De Niro won his first Oscar for a now legendary performance. I applaud respectfully and do not begrudge him this win, but I would give the Oscar to someone else entirely...


JEFF BRIDGES
for
THUNDERBOLT AND LIGHTFOOT
surprisingly magnetic, funny, touching

3 comments:

Caleb Strul said...

I feel so bad for Jeff at the end of that movie. Totally awesome performance for sure.

TomS said...

THIS is the Jeff Bridges that I loved for so many years, before he morphed himself into Kenny Rogers (pre-face-lift). And I am SO glad you singled him out; I would have voted for him too.

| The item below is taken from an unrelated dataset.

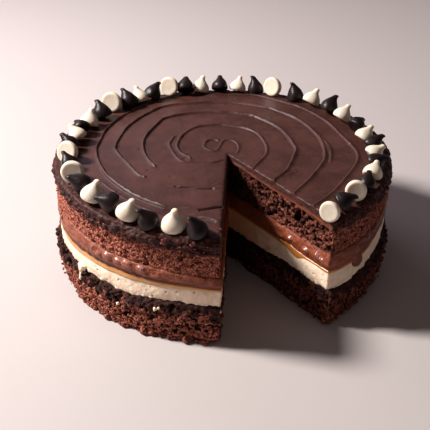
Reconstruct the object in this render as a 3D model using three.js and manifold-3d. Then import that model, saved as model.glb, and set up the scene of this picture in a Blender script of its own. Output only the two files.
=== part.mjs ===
// A layered chocolate cake with one slice taken out: two crumbly chocolate sponges, with vanilla cream,
// caramel and a glossy chocolate filling between them, frosting spread in rings on top, and a ring of
// forty chocolate drops, dark and white in turn.
//
// Millimetres, +Z up. The origin is on the cake's axis, on the flat underside of the lower sponge.
// The missing slice opens towards -Y. A bearing is an angle from -Y, growing towards +X.

import * as THREE from 'three';
import { mergeVertices } from 'three/addons/utils/BufferGeometryUtils.js';
import Module from 'manifold-3d';

const wasm = await Module();
wasm.setup();

// ---------------------------------------------------------------- driving dimensions
const CAKE_RADIUS = 100; // an eight-inch cake
const SLICE_ANGLE = 38.7; // degrees between the two cuts
const SLICE_TIP = new THREE.Vector2(0.9, -5.7); // where the two cuts meet, a little short of the axis
const GAP = 0.3; // between one piece and the next

// heights of the flat meetings between the layers, from the base up
const LOWER_SPONGE_TOP = 24.2;
const CREAM_TOP = 34.0;
const CARAMEL_TOP = 37.4;
const FILLING_TOP = 44.9;
const UPPER_SPONGE_TOP = 65.2;
const CAKE_TOP = 70.9;

const SHOULDER_START = 88; // radius where the top begins to fall away to the rim
const SHOULDER_DROP = 1.4; // how far it has fallen at the rim
const FRONT_SAG = 2.2; // how much lower the top is at the front, beside the left-hand cut
const FRONT = -17.15; // bearing of that lowest side
const SAG_START = 0.2 * CAKE_RADIUS; // how far in front of the axis the top begins to sag
const SPONGE_EDGE = 61.2; // height of the upper sponge's rounded top edge
const RIM_BULGE = 2.1; // how far the frosting's rim stands out from the sponge
const RIM_DROOP = 2.6; // how far the rim hangs down beside the left-hand cut

const SWIRL = {
  centre: new THREE.Vector2(-0.6, 3.3),
  rings: 4,
  pitch: 17.4,
  firstAcross: 27.6, // half-width of the inner ring
  firstAlong: 33.8, // half-length of the inner ring
  ridge: 1.2, // height of the ridge that the spatula leaves
  halfWidth: 1.7,
};

const ARC_STEPS = 72; // columns round the outside
const CUT_STEPS = 13; // stations along each cut of a sponge
const THIN_CUT_STEPS = 6; // stations along each cut of a thin layer

// torn crumb: size of its coarse lumps and of its fine pits, and how deep it goes
const COARSE_CRUMB = 9;
const FINE_CRUMB = 3.5;
const LOWER_CRUMB_DEPTH = 2;
const UPPER_CRUMB_DEPTH = 1.9;
const SHOULDER_CRUMB = 0.2; // share of that depth under the frosting
const CALM_TIP = 0.15; // share of each cut, from the tip, that stays flat

// how far the soft layers wave in and out, and how long their waves are
const CREAM_WAVE = { depth: 0.2, size: 14 };
const CARAMEL_WAVE = { depth: 0.2, size: 18 };
const FILLING_WAVE = { depth: 0.25, size: 15 };

// the ragged edge of the frosting: how uneven, the size of its flaps, and how broad its droop is
const RAGGED = { depth: 0.6, size: 7, halfWidth: 48, bearing: -18 };
const RIM_LUMPS = 5;

const rad = THREE.MathUtils.degToRad;
const UP = new THREE.Vector3(0, 0, 1);
const DOWN = new THREE.Vector3(0, 0, -1);

// ---------------------------------------------------------------- colours
const spongeBrown = new THREE.MeshStandardMaterial({ color: 0x5e3426, roughness: 0.95 });
const frostingBrown = new THREE.MeshStandardMaterial({ color: 0x4f302a, roughness: 0.45 });
const fillingBrown = new THREE.MeshStandardMaterial({ color: 0x6e3423, roughness: 0.2 });
const caramelAmber = new THREE.MeshStandardMaterial({ color: 0xd0884a, roughness: 0.3 });
const creamWhite = new THREE.MeshStandardMaterial({ color: 0xeadcc8, roughness: 0.6 });
const whiteChocolate = new THREE.MeshStandardMaterial({ color: 0xf1e4cc, roughness: 0.4 });
const darkChocolate = new THREE.MeshStandardMaterial({ color: 0x2a1a18, roughness: 0.35 });

// ---------------------------------------------------------------- the two kinds of drop
const WHITE_DROP = { name: 'white_drop', radius: 6.15, height: 11.8, curl: 1.2, material: whiteChocolate };
const DARK_DROP = { name: 'dark_drop', radius: 5.6, height: 12.6, curl: 2.2, material: darkChocolate };

// ---------------------------------------------------------------- small helpers
// A repeatable number from 0 to 1 for each corner of a lattice.
function hash(x, y, z) {
  let h = Math.imul(x, 374761393) ^ Math.imul(y, 668265263) ^ Math.imul(z, 2147483647 - 6491);
  h = Math.imul(h ^ (h >>> 13), 1274126177);
  return ((h ^ (h >>> 16)) >>> 0) / 4294967295;
}

// Smooth noise from -1 to 1, with lumps about `size` across.
function lumps(x, y, z, size) {
  const cell = [x, y, z].map((value) => Math.floor(value / size));
  const part = [x, y, z].map((value, axis) => value / size - cell[axis]);
  const ease = part.map((t) => t * t * (3 - 2 * t));
  let sum = 0;
  for (let corner = 0; corner < 8; corner += 1) {
    const step = [corner & 1, (corner >> 1) & 1, corner >> 2];
    const weight = step.reduce((w, s, axis) => w * (s ? ease[axis] : 1 - ease[axis]), 1);
    sum += weight * hash(cell[0] + step[0], cell[1] + step[1], cell[2] + step[2]);
  }
  return 2 * sum - 1;
}

// A smooth hill: 1 at the centre, 0 beyond the half-width.
function hill(distance, halfWidth) {
  const t = Math.min(Math.abs(distance) / halfWidth, 1);
  return (1 - t * t) ** 2;
}

// How far a bearing is from another, in degrees, from -180 to 180.
function bearingGap(bearing, other) {
  return THREE.MathUtils.euclideanModulo(bearing - other + 180, 360) - 180;
}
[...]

Bridges' nomination came as a surprise, because the movie was only moderately successful. He really carries the picture and sets its tone. Look closer and there is a homoerotic subtext between him and Eastwood that is undeniable...Bridges is totally in love. (Up next for Michael Cimino--"The Deer Hunter", where he explores male bonding even further).

Astaire, I believe was the favorite that year because...well, because he was Fred Astaire. The Supporting Oscars often are used as sentimental career-recognition (see Jack Palance, Don Ameche) but I'm glad he wasn't immortalized for this.

It was unusual for a trio of nominees not to cancel each other out. Gazzo was the least well-known; in fact, when I first heard his nomination, I was damned if I could remember who he was! Strasberg was popular with fellow actors for organizing the School of Method Acting. he was intense and watchable. And he had perfect breath control... DeNiro was hot after he exploded on the screen in Mean Streets. He did a great job of convincing us that he would some day become Brando's "Godfather". Plus his Sicilian was perfect!

Walter L. Hollmann said...

Even some of those sentimental supporting Oscars were for characters that had actual roles and personality. Astaire's nod is ridiculous, especially when one considers the snub for his work in On the Beach!

Glad I'm not the only one who loves Bridges here. So amazing.